Titanium: A lightweight metal that doesn’t rust, titanium has lots of fans in the eyeglasses world. Though strong and flexible, titanium can be pricier than other metals. Pure titanium is hypoallergenic.  

Stainless steel: The temples of stainless-steel frames have some spring in them, which resists breakage. Stainless steel also resists corrosion, giving it a longer life. It may be hypoallergenic, depending on the alloys used.

Less desirable metals: Monel, one of the most common frame metals, is strong and durable, but it can trigger reactions in people allergic to nickel. Cobalt is lightweight, durable and flexible, but it’s also quite expensive. Aluminum frames are lightweight and attractive, but they’re also stiff, brittle and prone to snapping. 

Plastic frame materials

Plastic frames are attractive, inexpensive and fashionable. They also tend to weaken with age and can even melt or catch fire. Some plastics trigger allergies, so make sure to check the materials in your plastic frames if you’re prone to allergic reactions. 

Here is a closer look at plastic frames materials:

Nylon: Athletes and people in hazardous professions often prefer nylon frames because they are flexible, lightweight and all but unbreakable — at least in the short run. Nylon frames can become brittle over time, which is something to think about. 

Kevlar: This material used in bulletproof vests can survive strong impacts, making it a good choice for contact sports and high-risk jobs. It doesn’t have a lot of flex, however, which limits its applications.  

Less desirable plastics: Cellulose acetate (zylonite), one of the most common eyeglass frame plastics, is inexpensive and flexible, but may become brittle over time.
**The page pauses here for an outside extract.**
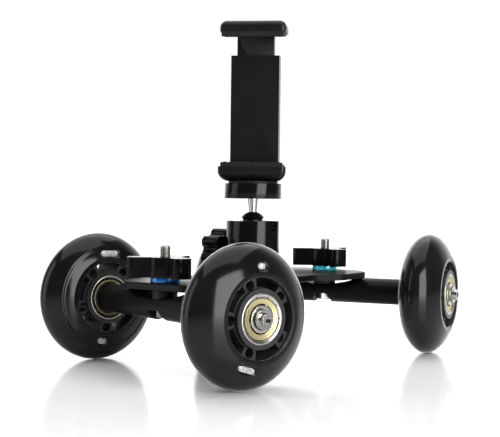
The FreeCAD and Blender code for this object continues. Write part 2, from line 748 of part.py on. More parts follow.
def notch_shoulder(side):
    """What rounds one top corner of the drop notch; side is 1 or -1."""
    name = f"drop_shoulder{side + 1}"
    inner = "dims.drop_half" if side > 0 else "-(dims.drop_half + dims.drop_round)"
    corner = block(name + "_block", ("dims.drop_round", DROP_REACH, "dims.drop_round + 1"),
                   (inner, f"-({DROP_REACH})", "dims.head_top - dims.drop_round"))
    bar = away_rod(name + "_bar", "dims.drop_round", f"{side} * (dims.drop_half + dims.drop_round)",
                   "dims.head_top - dims.drop_round")
    return cut(name, corner, [bar])


def drop_notch():
    """The notch that lets the stem lie down towards -Y."""
    low = away_rod("drop_bottom", "dims.drop_half", "0", "dims.ball_height")
    high = block("drop_slot", ("dims.drop_half * 2", DROP_REACH, "dims.drop_half * 2"),
                 ("-dims.drop_half", f"-({DROP_REACH})", "dims.ball_height"))
    return [low, high, notch_shoulder(-1), notch_shoulder(1)]


def head_housing():
    """The housing: open below for the plug, closed over the ball by its own lip."""
    whole = rod("housing_bar", "dims.head_radius", "dims.head_top - dims.deck_top",
                "dims.deck_top")
    bore = rod("housing_bore", "dims.bore_radius", "dims.bore_top - dims.deck_top",
               "dims.deck_top")
    hollow = ball("housing_ball_hollow", "dims.ball_radius + dims.seat_gap", "dims.ball_height")
    lock_hole = y_rod("housing_lock_hole", "dims.lock_clear", "dims.lock_tip", "dims.lock_start")
    keep(cut("head_housing", whole, [bore, hollow, lock_hole, *drop_notch()]), "head_housing")


def head_plug():
    """The plug that fills the housing's foot and carries the seat."""
    bar = rod("plug_bar", "dims.bore_radius", "dims.plug_top - dims.deck_top", "dims.deck_top")
    bowl = ball("plug_bowl", "dims.ball_radius + dims.seat_gap * 2 + dims.seat_thick",
                "dims.ball_height")
    thread = rod("plug_threaded_hole", "dims.camera_thread", "dims.plug_thread",
                 "dims.deck_top")
    recess = y_rod("plug_recess", "dims.lock_clear * 1.1", "dims.lock_tip - 0.5",
                   "dims.bore_radius + 1")
    keep(cut("head_plug", bar, [bowl, thread, recess]), "head_plug")


def ball_seat():
    """A nylon dish under the ball."""
    outer = ball("seat_outer", "dims.ball_radius + dims.seat_gap + dims.seat_thick",
                 "dims.ball_height")
    slab = rod("seat_slab", "dims.bore_radius", "dims.seat_rim - dims.deck_top", "dims.deck_top")
    inner = ball("seat_inner", "dims.ball_radius + dims.seat_gap", "dims.ball_height")
    keep(cut("ball_seat", common("seat_whole", [outer, slab]), [inner]), "ball_seat")


def head_ball():
    """The ball, with a groove round its neck and a bore for the stem's pin."""
    sphere = ball("ball_sphere", "dims.ball_radius", "dims.ball_height")
    groove = doc.addObject("Part::Torus", "ball_groove")
    bind(groove, Radius1="dims.groove_pitch", Radius2="dims.groove_radius")
    lift(groove, "dims.groove_height")
    bore = rod("ball_bore", "dims.stem_pin + dims.seat_gap", "dims.ball_radius * 2",
               "dims.stem_root - dims.seat_gap")
    keep(cut("head_ball", sphere, [groove, bore]), "head_ball")


def stem():
    """A tapered stem from the ball to the platform."""
    pin = rod("stem_pin_bar", "dims.stem_pin", "dims.stem_foot - dims.stem_root", "dims.stem_root")
    cone = doc.addObject("Part::Cone", "stem_cone")
    bind(cone, Radius1="dims.stem_low", Radius2="dims.stem_high")
    bind(cone, Height="dims.platform_low - dims.stem_foot")
    lift(cone, "dims.stem_foot")
    keep(fuse("stem", [pin, cone]), "stem")


def platform():
    """The round platform, the rubber disc on it and the camera screw through both."""
    plate = rod("platform_plate", "dims.platform_radius", "dims.platform_top - dims.platform_low",
                "dims.platform_low")
    hole = rod("platform_hole", "dims.camera_thread", "dims.platform_top - dims.camera_screw_low",
               "dims.camera_screw_low")
    keep(cut("platform", plate, [hole]), "platform")
    keep(ring("friction_disc", "dims.friction_radius", "dims.camera_thread",
              "dims.clamp_low - dims.platform_top", "dims.platform_top"), "friction_disc")
    keep(rod("camera_screw", "dims.camera_thread",
             "dims.camera_screw_top - dims.camera_screw_low", "dims.camera_screw_low"),
         "camera_screw")


def lock_knob():
    """A six-lobed knob on the lock screw, on the side away from the drop notch."""
    length = "dims.lock_end - dims.lock_start"
    pieces = [rod("lock_grip", "dims.lock_core", length, "dims.lock_start"),
              rod("lock_neck", "dims.lock_neck", "dims.lock_start - dims.lock_neck_start",
                  "dims.lock_neck_start")]
    lobes = int(value("dims.lock_lobes"))
    for lobe in range(lobes):
        angle = math.radians(value("dims.lock_lobe_turn") + 360 * lobe / lobes)
        one = rod(f"lock_lobe{lobe}", "dims.lock_lobe", length, "dims.lock_start")
        one.setExpression("Placement.Base.x", f"dims.lock_lobe_pitch * {math.cos(angle)}")
        one.setExpression("Placement.Base.y", f"dims.lock_lobe_pitch * {math.sin(angle)}")
        pieces.append(one)
    bore = rod("lock_bore", "dims.lock_thread",
               "dims.lock_end - dims.lock_neck_start - dims.lock_cap", "dims.lock_neck_start")
    side = Placement(Vector(0, 0, value("dims.lock_height")), TURN_Z_TO_Y)
    keep(cut("lock_knob", fuse("lock_solid", pieces), [bore]), "lock_knob", side)
    screw = rod("lock_screw_rod", "dims.lock_thread",
                "dims.lock_end - dims.lock_cap - dims.lock_tip", "dims.lock_tip")
    keep(group("lock_screw", [screw]), "lock_screw", side)


# ---------------------------------------------------------------- phone clamp


def front_corners(half):
    """The two upright front corners of a jaw."""
    return [(half, "-dims.jaw_front"), (f"-{half}", "-dims.jaw_front")]


def round_sides(body, name, height, radius):
    """Rounds the long edges down a jaw's two sides at one height."""
    z = value(height)
    edges = []
    for number, edge in enumerate(body.Shape.Edges, start=1):
        start, end = edge.Vertexes[0].Point, edge.Vertexes[-1].Point
        level = abs(start.z - z) < 1e-6 and abs(end.z - z) < 1e-6
        outer = min(abs(start.x), abs(end.x)) > value("dims.spine_half")
        if level and outer and start.x * end.x > 0 and abs(end.y - start.y) > 5:
            edges.append(f"Edge{number}")
    return dress(body, "PartDesign::Fillet", name, edges, Radius=radius)


def clamp_base():
    """The lower jaw and the spine behind the phone, hollow for the tongue and springs."""
    body = doc.addObject("PartDesign::Body", "clamp_base")
    jaw = new_sketch(body, "jaw_outline", height="dims.clamp_low")
    outline(jaw, [("-dims.jaw_half", "-dims.jaw_front"), ("dims.jaw_half", "-dims.jaw_front"),
                  ("dims.jaw_back_half", "dims.jaw_back"),
                  ("-dims.jaw_back_half", "dims.jaw_back")])
    pad(body, "jaw_block", jaw, "dims.jaw_floor - dims.clamp_low")
    round_corners(body, "jaw_front_corners", front_corners("dims.jaw_half"), "dims.jaw_corner")
    spine = new_sketch(body, "spine_outline", height="dims.jaw_floor")
    box_outline(spine, "-dims.spine_half", "dims.spine_half", "dims.spine_front", "dims.jaw_back")
    pad(body, "spine_post", spine, "dims.spine_top - dims.jaw_floor")
    cavity = new_sketch(body, "cavity_outline", height="dims.spine_top")
    half = "dims.tongue_half + dims.slide_clear"
    box_outline(cavity, f"-({half})", half, "dims.tongue_front - dims.slide_clear",
                "dims.jaw_back")
    pocket(body, "cavity", cavity, "dims.spine_top - dims.cavity_low")
    hole = new_sketch(body, "camera_hole_circle", height="dims.clamp_low")
    circle(hole, "dims.camera_thread")
    pocket(body, "camera_hole", hole, "dims.camera_screw_top - dims.clamp_low", flip=True)
    round_sides(body, "jaw_low_corners", "dims.clamp_low", "dims.jaw_round")
    keep(body, "clamp_base", clamp_place())


def clamp_cover():
    """The plate that closes the spine's back."""
    half = "dims.tongue_half + dims.slide_clear"
    front = "dims.tongue_back + dims.slide_clear"
    plate = block("cover_plate", (f"({half}) * 2", f"dims.jaw_back - {front}",
                                  "dims.spine_top - dims.cavity_low"),
                  (f"-({half})", front, "dims.cavity_low"))
    keep(group("clamp_cover", [plate]), "clamp_cover", clamp_place())


def clamp_slider():
    """The upper jaw with its tongue."""
    body = doc.addObject("PartDesign::Body", "clamp_slider")
    jaw = new_sketch(body, "slide_outline", height="dims.slide_roof")
    outline(jaw, [("-dims.slide_half", "-dims.jaw_front"), ("dims.slide_half", "-dims.jaw_front"),
                  ("dims.slide_half", "dims.slide_taper"), ("dims.slide_back_half", "dims.jaw_back"),
                  ("-dims.slide_back_half", "dims.jaw_back"), ("-dims.slide_half", "dims.slide_taper")])
    pad(body, "slide_block", jaw, "dims.slide_top - dims.slide_roof")
    round_corners(body, "slide_front_corners", front_corners("dims.slide_half"), "dims.jaw_corner")
    tongue = new_sketch(body, "tongue_outline", height="dims.tongue_low")
    box_outline(tongue, "-dims.tongue_half", "dims.tongue_half", "dims.tongue_front",
                "dims.tongue_back")
    pad(body, "tongue", tongue, "dims.slide_roof - dims.tongue_low + 1")
    round_sides(body, "slide_top_corners", "dims.slide_top", "dims.slide_round")
    keep(body, "clamp_slider", clamp_place())


def jaw_pad(name, half, floor, lip_low, lip_height):
    """A rubber pad with a lip along a jaw's front; floor and lip_low are heights."""
    lip_back = "dims.pad_lip - dims.jaw_front"
    lip = block(name + "_lip", (f"{half} * 2", "dims.pad_lip", lip_height),
                (f"-{half}", "-dims.jaw_front", lip_low))
    bed = block(name + "_bed", (f"{half} * 2", f"dims.spine_front - ({lip_back})",
                                "dims.pad_thick"), (f"-{half}", lip_back, floor))
    keep(fuse(name, [lip, bed]), name, clamp_place())


def clamp_springs():
    """Two springs that pull the tongue down."""
    coils = []
    middle = "(dims.tongue_front + dims.tongue_back) / 2"
    for side in (-1, 1):
        name = f"spring{side + 1}"
        helix = doc.addObject("Part::Helix", name + "_line")
        bind(helix, Radius="dims.spring_radius", Pitch="dims.spring_pitch")
        bind(helix, Height="dims.tongue_low - dims.cavity_low - dims.spring_wire * 2")
        wire = doc.addObject("Part::Circle", name + "_wire")
        bind(wire, Radius="dims.spring_wire")
        wire.Placement = Placement(Vector(value("dims.spring_radius"), 0, 0), Rotation(ALONG_X, 90))
        coil = doc.addObject("Part::Sweep", name + "_coil")
        coil.Sections = [wire]
        coil.Spine = (helix, ["Edge1"])
        coil.Solid = True
        coil.Frenet = True
        coil.setExpression("Placement.Base.x", f"dims.spring_apart * {side}")
        coil.setExpression("Placement.Base.y", middle)
        coils.append(lift(coil, "dims.cavity_low + dims.spring_wire"))
    keep(group("clamp_springs", coils), "clamp_springs", clamp_place())


# ---------------------------------------------------------------- assembly


def build():
    """Makes every sub-part."""
    deck_plate()
    head_screw()
    pivot_rings("pivot_spacers", "dims.spacer_radius", "dims.beam_flat", "dims.deck_low")
    pivot_rings("pivot_washers", "dims.washer_radius", "dims.deck_top", "dims.washer_top")
    for end in END_SIGN:
        beam(end)
        pivot_bolt(end)
        pivot_knob(end)
        for side in SIDE_SIGN:
            wheel(end, side)
    head_housing()
    head_plug()
    ball_seat()
    head_ball()
    stem()
    platform()
    lock_knob()
    clamp_base()
    clamp_cover()
    clamp_slider()
    jaw_pad("lower_pad", "dims.low_pad_half", "dims.jaw_floor", "dims.jaw_floor",
            "dims.low_pad_lip")
    jaw_pad("upper_pad", "dims.high_pad_half", "dims.slide_roof - dims.pad_thick",
            "dims.slide_roof - dims.high_pad_lip", "dims.high_pad_lip")
    clamp_springs()
    doc.recompute()


def check():
    """Stops if an object failed or a sub-part is not a valid shape."""
    for obj in doc.Objects:
        if "Invalid" in obj.State or "Error" in obj.State:
            raise ValueError(f"{obj.Name} failed: {obj.State}")
    for obj in PARTS:
        if obj.Shape.isNull() or not obj.Shape.isValid() or obj.Shape.Volume <= 0:
            raise ValueError(f"{obj.Label} is not a valid solid")


def export():
    """Writes each sub-part to its own file."""
    os.makedirs("parts", exist_ok=True)
    for obj in PARTS:
        obj.Shape.exportStep(f"parts/{obj.Label}.step")
        print(obj.Label, len(obj.Shape.Solids), round(obj.Shape.Volume, 1))
    print(len(PARTS), "sub-parts")


build()
check()
export()
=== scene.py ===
"""Looks for the phone dolly: its finishes, its finely shaped pieces, the studio and the camera."""

import json
import math

import bpy
from mathutils import Matrix, Vector


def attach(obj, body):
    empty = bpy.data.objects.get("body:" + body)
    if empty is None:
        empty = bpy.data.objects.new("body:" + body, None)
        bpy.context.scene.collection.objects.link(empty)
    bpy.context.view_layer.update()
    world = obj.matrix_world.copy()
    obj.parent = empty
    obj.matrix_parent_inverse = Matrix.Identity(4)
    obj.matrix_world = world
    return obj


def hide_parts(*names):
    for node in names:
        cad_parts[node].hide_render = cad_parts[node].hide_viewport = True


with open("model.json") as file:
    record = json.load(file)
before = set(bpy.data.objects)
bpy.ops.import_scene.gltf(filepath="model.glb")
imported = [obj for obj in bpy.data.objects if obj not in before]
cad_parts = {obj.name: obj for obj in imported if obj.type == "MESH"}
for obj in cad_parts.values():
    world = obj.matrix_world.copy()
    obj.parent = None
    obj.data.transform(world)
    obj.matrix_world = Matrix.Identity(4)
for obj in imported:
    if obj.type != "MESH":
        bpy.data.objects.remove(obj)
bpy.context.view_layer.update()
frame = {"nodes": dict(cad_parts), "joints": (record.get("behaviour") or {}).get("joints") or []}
nodes = frame["nodes"]
joints = {joint["name"]: joint for joint in frame["joints"]}

MM = 0.001
ENDS = ("rear", "front")
SIDES = {"left": 1, "right": -1}

# ------------------------------------------------------------------ materials


def links_of(material):
    """The node tree, its links, and the surface shader."""
    tree = material.node_tree
    shader = next(node for node in tree.nodes if node.type == "BSDF_PRINCIPLED")
    return tree, tree.links, shader


def noise(tree, scale, detail=4.0, stretch=None):
    """Noise on the piece's own coordinates, finer with scale, in waves per metre."""
    place = tree.nodes.new("ShaderNodeTexCoord")
    texture = tree.nodes.new("ShaderNodeTexNoise")
    texture.inputs["Scale"].default_value = scale
    texture.inputs["Detail"].default_value = detail
    vector = place.outputs["Object"]
    if stretch:
        mapping = tree.nodes.new("ShaderNodeMapping")
        mapping.inputs["Scale"].default_value = stretch
        tree.links.new(vector, mapping.inputs["Vector"])
        vector = mapping.outputs["Vector"]
    tree.links.new(vector, texture.inputs["Vector"])
    return texture.outputs["Fac"]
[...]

Optyl is lightweight and hypoallergenic but prone to breakage under some circumstances. 

READY TO SHOP FOR FRAMES? Find an optical store near you or shop online.

The most durable eyeglass lenses

Your lenses are arguably more important than frames because they correct your vision and protect your eyesight. Durable eyeglass lenses must resist scratches and hold together on impact. 

Here’s a closer look at durable eyeglasses lens materials:

Polycarbonate: This soft, sturdy plastic does not shatter on impact, making it one of the best choices for safety lens applications. Polycarbonate lenses also work well with rimless eyeglass designs. 

Trivex: The lightest lens material on the market, Trivex has an impact resistance similar to polycarbonate. The optics, however, can outperform polycarbonate for some people. 

Tribrid: Thin, lightweight and impact-resistant, Tribrid is another durable plastic material. Unfortunately, it’s not widely available. 

SEE RELATED: A helpful guide to men's glasses

Anti-scratch lens coatings 

Polycarbonate and Trivex are soft plastics that flex or bend to prevent shattering. This is excellent for your eyes, but not so great for the lens surface, which can scratch easily. 

Therefore, you need to make sure your plastic lenses are treated to resist scratching. Some eyeglasses retailers also offer an optional warranty for scratched lenses.  

What about glass lenses?

Glass is a much harder surface than plastic. Because glass lenses resist scratching, they can last much longer than plastic ones.

But that’s not the same as durability — which means staying useful over the long haul. 

Unfortunately, glass lenses tend to break on impact, rendering them useless. Moreover, if you’re wearing them when they break, you can suffer severe eye damage including permanent blindness

Durable eyeglasses keep working across months or years of twists, turns and collisions. Glass lenses don’t fit that definition of durability.  

The best path to durable men’s eyeglasses

Selecting the most durable eyeglass frames is a complicated business because you also have to think about fit, fashion and the individual quirks of your physiology. 

Your eyesight may require a specific kind of lens that isn’t the most durable. You may be allergic to the materials in eyeglass frames, whether they are plastic or metal. 

If you play impact sports, tough nylon frames may be the best choice. If you work in a petrochemical refinery, you might be better off with metallic frames. 

When you select eyeglasses, make sure your optician understands your lifestyle — if you work hard and play harder, you need the most durable eyeglasses you can get. 

However, if you work in an office and would rather read books than climb mountains, you could end up buying more durability than you actually need. 

Whatever you decide, make sure it’s the safest, sanest choice for your vision.